Pretoria – The South African Police Service (SAPS) today released the crime statistics for the 2013/14 financial year, which show a range of increases and decreases in certain crime categories.

For the year under review, there was an increase in murder, attempted murder and robbery with aggravating circumstances.

Overall, murder decreased by 9.2% over the past 10 years (2004/05 to 2013/14), but showed an increase of 5% in the 2013/14 financial year.

This means 17 068 people were murdered in SA last year.

Murder went up in all provinces, except in the Free State. Gauteng recorded an increase of 11.2%.

“We are very concerned about this trend,” said National Police Commissioner Riyah Phiyega on Friday.

She once again called on society to work very closely with police to reduce the scourge.

Attempted murder also went up by 4.6%, assault with intent to cause grievous bodily harm increased by 1.5% and robbery with aggravated circumstances was up by 12.7%.

Overall, attempted murder had decreased by 30.2% over the past 10 years.

Common assault was reported to be down by 3.3% and sexual offences decreased by 5.6%, with rape and sexual assault dropping by 6.3%.

The Eastern Cape recorded the highest number of rapes.

“These are crimes where police arrive after the fact and which happen
behind closed doors,” Phiyega said, adding that police will continue to
increase their visibility in communities.

House robberies increase

Trio crimes, which are crimes relating to personal safety and business, such as house robbery, business robbery and carjacking – remained stubborn, as they increased by 10.8%.

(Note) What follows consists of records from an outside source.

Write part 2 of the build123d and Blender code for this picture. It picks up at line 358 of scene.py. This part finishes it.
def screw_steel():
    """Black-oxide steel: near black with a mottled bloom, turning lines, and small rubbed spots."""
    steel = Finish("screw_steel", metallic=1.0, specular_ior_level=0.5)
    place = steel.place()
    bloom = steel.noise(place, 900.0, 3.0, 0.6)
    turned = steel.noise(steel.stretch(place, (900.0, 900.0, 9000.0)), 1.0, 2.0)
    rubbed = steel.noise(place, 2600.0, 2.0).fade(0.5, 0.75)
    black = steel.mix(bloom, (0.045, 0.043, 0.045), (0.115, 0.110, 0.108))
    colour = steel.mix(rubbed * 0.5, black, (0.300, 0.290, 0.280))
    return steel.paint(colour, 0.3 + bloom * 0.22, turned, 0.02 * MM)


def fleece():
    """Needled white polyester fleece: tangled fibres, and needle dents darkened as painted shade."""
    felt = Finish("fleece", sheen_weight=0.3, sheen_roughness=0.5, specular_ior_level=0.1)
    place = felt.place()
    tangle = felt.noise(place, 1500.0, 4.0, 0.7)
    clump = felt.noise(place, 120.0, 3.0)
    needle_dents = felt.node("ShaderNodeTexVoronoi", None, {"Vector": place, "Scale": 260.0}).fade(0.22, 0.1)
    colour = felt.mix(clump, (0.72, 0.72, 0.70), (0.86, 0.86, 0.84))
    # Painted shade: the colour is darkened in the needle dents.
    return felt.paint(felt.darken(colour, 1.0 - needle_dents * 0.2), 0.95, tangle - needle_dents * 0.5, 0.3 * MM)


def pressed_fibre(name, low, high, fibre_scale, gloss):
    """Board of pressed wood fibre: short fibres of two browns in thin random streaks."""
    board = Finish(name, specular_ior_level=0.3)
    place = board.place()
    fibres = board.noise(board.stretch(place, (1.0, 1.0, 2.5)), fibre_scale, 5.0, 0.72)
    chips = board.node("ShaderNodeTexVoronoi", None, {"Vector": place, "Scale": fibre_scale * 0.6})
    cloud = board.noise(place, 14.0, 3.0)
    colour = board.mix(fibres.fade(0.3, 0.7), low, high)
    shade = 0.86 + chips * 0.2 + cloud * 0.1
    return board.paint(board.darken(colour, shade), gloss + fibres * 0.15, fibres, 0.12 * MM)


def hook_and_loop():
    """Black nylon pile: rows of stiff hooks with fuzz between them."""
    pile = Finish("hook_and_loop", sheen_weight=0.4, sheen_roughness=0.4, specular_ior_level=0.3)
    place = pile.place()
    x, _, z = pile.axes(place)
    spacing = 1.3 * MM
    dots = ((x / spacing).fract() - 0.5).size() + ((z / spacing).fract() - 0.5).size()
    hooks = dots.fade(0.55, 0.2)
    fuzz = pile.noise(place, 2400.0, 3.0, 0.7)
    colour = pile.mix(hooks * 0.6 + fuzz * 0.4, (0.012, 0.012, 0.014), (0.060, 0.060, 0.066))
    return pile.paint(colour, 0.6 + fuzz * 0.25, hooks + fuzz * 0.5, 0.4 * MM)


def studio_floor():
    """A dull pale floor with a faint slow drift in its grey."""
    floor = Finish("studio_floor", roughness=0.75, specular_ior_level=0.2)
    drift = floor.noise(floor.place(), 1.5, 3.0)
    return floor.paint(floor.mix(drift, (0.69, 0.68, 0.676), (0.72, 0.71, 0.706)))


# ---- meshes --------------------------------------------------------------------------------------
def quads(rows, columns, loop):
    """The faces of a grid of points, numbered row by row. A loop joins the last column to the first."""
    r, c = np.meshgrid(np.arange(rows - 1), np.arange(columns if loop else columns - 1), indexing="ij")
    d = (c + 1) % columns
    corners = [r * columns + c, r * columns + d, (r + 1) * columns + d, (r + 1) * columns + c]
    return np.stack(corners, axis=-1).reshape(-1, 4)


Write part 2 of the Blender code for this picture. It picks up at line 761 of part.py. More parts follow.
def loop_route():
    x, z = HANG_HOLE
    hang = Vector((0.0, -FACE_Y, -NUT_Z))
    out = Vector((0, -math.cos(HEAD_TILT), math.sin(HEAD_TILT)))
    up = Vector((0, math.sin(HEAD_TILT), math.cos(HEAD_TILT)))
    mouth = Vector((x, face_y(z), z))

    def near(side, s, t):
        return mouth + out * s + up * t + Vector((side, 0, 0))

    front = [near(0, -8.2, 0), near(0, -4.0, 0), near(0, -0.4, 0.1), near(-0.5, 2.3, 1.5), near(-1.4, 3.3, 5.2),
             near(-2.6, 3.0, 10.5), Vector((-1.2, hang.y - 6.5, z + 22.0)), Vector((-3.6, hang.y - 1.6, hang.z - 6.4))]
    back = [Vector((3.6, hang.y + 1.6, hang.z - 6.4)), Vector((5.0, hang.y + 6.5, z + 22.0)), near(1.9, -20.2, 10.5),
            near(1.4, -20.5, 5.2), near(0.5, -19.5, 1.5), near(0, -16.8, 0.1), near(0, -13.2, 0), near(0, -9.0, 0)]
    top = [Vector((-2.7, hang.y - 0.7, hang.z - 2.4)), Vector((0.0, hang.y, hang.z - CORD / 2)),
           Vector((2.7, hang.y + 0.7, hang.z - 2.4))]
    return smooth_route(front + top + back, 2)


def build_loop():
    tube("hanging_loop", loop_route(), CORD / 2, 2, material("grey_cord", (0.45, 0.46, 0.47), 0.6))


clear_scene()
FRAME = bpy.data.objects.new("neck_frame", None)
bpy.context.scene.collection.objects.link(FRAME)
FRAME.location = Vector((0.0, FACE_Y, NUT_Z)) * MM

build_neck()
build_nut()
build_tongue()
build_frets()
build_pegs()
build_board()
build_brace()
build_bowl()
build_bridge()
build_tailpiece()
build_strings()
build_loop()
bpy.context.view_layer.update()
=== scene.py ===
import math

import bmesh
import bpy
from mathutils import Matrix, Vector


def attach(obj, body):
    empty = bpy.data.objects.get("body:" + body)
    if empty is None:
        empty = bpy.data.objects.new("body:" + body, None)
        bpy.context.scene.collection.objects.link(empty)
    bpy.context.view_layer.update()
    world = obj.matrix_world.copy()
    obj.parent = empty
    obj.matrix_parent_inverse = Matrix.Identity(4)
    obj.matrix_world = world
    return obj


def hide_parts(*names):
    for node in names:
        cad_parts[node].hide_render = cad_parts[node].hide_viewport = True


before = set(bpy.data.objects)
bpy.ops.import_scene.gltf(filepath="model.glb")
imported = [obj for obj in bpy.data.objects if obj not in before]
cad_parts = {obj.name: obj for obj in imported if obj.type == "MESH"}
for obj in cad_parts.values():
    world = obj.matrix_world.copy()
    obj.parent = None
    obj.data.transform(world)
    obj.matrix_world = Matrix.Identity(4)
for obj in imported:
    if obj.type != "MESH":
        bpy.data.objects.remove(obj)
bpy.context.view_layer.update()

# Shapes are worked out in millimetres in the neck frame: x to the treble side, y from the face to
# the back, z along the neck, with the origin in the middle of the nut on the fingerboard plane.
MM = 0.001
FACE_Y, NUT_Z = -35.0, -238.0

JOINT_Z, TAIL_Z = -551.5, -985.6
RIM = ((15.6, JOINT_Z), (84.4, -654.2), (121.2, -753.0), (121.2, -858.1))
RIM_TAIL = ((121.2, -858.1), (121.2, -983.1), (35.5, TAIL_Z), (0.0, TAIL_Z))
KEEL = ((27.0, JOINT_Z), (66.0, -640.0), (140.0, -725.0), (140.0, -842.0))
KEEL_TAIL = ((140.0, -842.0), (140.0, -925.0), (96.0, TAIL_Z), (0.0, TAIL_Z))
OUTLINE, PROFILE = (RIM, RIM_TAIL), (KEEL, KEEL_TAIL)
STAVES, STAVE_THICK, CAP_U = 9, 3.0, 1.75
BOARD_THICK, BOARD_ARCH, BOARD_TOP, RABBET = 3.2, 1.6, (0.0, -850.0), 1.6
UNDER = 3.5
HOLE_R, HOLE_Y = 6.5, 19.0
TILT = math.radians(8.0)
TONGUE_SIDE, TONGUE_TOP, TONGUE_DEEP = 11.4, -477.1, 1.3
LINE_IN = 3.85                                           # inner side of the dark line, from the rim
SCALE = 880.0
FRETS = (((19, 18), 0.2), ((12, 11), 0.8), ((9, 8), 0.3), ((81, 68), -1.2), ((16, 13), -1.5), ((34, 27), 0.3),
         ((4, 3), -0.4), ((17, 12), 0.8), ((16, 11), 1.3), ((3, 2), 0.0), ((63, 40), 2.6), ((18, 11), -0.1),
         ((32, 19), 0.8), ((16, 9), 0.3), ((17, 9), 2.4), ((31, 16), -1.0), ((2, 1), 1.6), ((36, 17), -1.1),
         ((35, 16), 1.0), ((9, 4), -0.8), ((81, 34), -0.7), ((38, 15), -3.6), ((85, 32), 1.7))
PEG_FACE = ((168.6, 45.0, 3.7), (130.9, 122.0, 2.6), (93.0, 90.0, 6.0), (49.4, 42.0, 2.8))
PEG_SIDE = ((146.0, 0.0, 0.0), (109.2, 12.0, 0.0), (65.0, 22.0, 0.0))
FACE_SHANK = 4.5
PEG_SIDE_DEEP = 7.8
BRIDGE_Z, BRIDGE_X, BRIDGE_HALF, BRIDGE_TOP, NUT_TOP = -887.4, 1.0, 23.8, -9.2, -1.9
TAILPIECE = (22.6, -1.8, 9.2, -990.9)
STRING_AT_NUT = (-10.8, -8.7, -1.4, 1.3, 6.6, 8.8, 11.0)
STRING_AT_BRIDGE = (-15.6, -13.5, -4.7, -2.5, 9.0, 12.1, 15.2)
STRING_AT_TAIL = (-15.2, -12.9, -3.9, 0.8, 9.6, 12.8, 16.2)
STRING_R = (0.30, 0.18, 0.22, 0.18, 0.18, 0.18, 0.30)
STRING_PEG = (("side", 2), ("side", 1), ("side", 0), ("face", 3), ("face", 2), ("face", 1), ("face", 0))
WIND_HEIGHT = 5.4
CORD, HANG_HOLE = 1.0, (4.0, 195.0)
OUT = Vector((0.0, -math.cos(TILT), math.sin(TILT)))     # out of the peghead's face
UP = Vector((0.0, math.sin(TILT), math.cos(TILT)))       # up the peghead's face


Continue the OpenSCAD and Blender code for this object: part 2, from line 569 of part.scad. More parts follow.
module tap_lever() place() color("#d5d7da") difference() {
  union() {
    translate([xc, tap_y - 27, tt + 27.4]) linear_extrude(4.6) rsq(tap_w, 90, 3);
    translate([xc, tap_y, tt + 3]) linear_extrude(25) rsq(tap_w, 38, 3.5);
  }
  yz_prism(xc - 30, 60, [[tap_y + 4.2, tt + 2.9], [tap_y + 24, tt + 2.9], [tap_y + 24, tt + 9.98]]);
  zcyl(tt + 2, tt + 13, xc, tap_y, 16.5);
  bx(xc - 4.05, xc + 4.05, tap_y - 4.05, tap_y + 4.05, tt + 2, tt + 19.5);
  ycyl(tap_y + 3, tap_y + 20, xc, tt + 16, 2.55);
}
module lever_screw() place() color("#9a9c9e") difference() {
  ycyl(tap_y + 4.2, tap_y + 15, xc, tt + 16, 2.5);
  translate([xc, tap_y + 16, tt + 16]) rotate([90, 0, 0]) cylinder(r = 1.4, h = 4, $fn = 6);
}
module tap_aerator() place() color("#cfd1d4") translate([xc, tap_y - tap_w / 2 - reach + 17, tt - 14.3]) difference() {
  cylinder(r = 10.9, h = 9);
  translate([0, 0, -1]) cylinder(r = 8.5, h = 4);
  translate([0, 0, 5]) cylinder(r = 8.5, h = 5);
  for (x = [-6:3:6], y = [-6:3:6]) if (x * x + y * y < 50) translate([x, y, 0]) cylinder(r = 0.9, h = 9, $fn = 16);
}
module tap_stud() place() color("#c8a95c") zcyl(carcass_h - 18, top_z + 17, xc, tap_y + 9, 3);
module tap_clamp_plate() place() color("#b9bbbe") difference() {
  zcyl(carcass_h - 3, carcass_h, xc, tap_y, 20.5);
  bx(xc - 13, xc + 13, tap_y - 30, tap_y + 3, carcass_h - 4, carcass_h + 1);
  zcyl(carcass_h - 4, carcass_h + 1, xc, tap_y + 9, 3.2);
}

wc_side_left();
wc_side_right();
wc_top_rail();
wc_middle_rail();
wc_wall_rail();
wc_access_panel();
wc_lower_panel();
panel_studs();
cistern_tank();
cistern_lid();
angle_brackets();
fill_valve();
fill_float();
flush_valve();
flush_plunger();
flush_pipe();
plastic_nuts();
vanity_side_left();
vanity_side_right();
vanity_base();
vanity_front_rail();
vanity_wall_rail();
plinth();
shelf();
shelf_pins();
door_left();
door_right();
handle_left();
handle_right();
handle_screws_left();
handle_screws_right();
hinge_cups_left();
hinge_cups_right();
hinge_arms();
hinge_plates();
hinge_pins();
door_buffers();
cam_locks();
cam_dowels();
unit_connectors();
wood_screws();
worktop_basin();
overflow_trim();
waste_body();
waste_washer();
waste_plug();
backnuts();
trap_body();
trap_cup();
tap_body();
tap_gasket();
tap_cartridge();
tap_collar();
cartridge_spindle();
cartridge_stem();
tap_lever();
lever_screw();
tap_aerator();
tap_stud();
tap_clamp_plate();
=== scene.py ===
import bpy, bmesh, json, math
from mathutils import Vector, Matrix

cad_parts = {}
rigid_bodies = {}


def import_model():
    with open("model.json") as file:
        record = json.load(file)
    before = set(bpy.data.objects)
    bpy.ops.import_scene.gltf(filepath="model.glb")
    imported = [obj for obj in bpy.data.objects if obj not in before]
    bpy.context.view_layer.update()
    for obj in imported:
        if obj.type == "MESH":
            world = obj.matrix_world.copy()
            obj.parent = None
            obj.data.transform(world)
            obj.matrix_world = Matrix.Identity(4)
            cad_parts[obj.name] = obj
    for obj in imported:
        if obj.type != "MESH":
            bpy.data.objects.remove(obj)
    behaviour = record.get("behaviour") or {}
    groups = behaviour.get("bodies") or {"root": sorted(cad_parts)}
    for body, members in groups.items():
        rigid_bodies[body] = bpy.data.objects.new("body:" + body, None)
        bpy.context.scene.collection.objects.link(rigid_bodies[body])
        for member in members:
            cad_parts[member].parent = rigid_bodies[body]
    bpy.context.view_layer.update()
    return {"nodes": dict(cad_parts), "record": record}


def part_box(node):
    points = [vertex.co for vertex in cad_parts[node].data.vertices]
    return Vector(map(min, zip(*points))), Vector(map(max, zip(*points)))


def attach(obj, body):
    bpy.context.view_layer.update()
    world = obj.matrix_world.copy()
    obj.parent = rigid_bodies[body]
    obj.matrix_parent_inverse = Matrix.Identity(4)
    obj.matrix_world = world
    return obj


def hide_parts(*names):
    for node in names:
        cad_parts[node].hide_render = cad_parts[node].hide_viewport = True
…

Carjackings increased by 12.3%, truck hijackings recorded a 12.1% increase, robbery recorded a 13.7% increase, and robbery in residential areas increased by 7.4%.

Property related crimes increased by 1.7% in the past five years (2009-2013) but reduced by 0.2% during the past financial year.

Bank robberies saw a decrease of 77.4% over a five-year period, but increased from seven incidents in 2012/13 to 21 in 2013/14.

SAPS hoped that the integrated partnerships with businesses and the banking sector will go a long way to address these crimes.

The robbery of cash-in-transit vehicles stabilised at 145 incidents in the reporting period. On the other hand, common robbery went up by 0.6%.

Other serious crime reduced by 1.4% during the reporting period.

Drug-related crimes increased by 26.1% in the past financial year, while driving under the influence of alcohol and drugs decreased by 1.8% in the past year; and by 133.1% over the past 10 years.

Police Minister Nathi Nhleko lamented the levels of violent crime.

“If you look at the five or 10-year trends, combined with the year under review, contact crime is a permanent feature,” he said.

He said when levels of poverty and unemployment are so high, crime statistics are bound to rise.

He also attributed this to the high social unrest as well as drug abuse in communities.

“The prevalence of drug and alcohol abuse in SA is very concerning. In most areas of our communities, we find more taverns than schools and churches combined,” he said, adding that a broader solution needs to be found.

“There is a need to regenerate the morality in our society, which will help us in the fight against crime.”

This “domino effect” was also highlighted by Phiyega, who said society can and must play a pivotal role in fighting crime.

A societal responsibility

Currently, South Africa has one police officer for every 346 South Africans.

“All of us need to make a contribution in reducing crime and fighting corruption in our communities,” Minister Nhleko reiterated in his opening statement.

He said in line with the National Development Plan (NDP), the focus will be on strengthening the criminal justice system, professionalising the police as well as building safety.

The statistics for this reporting period, according to Minister Nhleko, are based on raw figures.

These figures are also audited by the Auditor General, working in conjunction with Stats SA.

This, Minister Nhleko said, was done to address concerns about the reliability of the statistics, which were raised last year.

Last year, the Institute for Security Studies said the crime statistics police released contained miscalculations and downplayed the rate of violent crimes.

Police have defended their calculations, saying they based them on new population estimates from the 2011 Census results.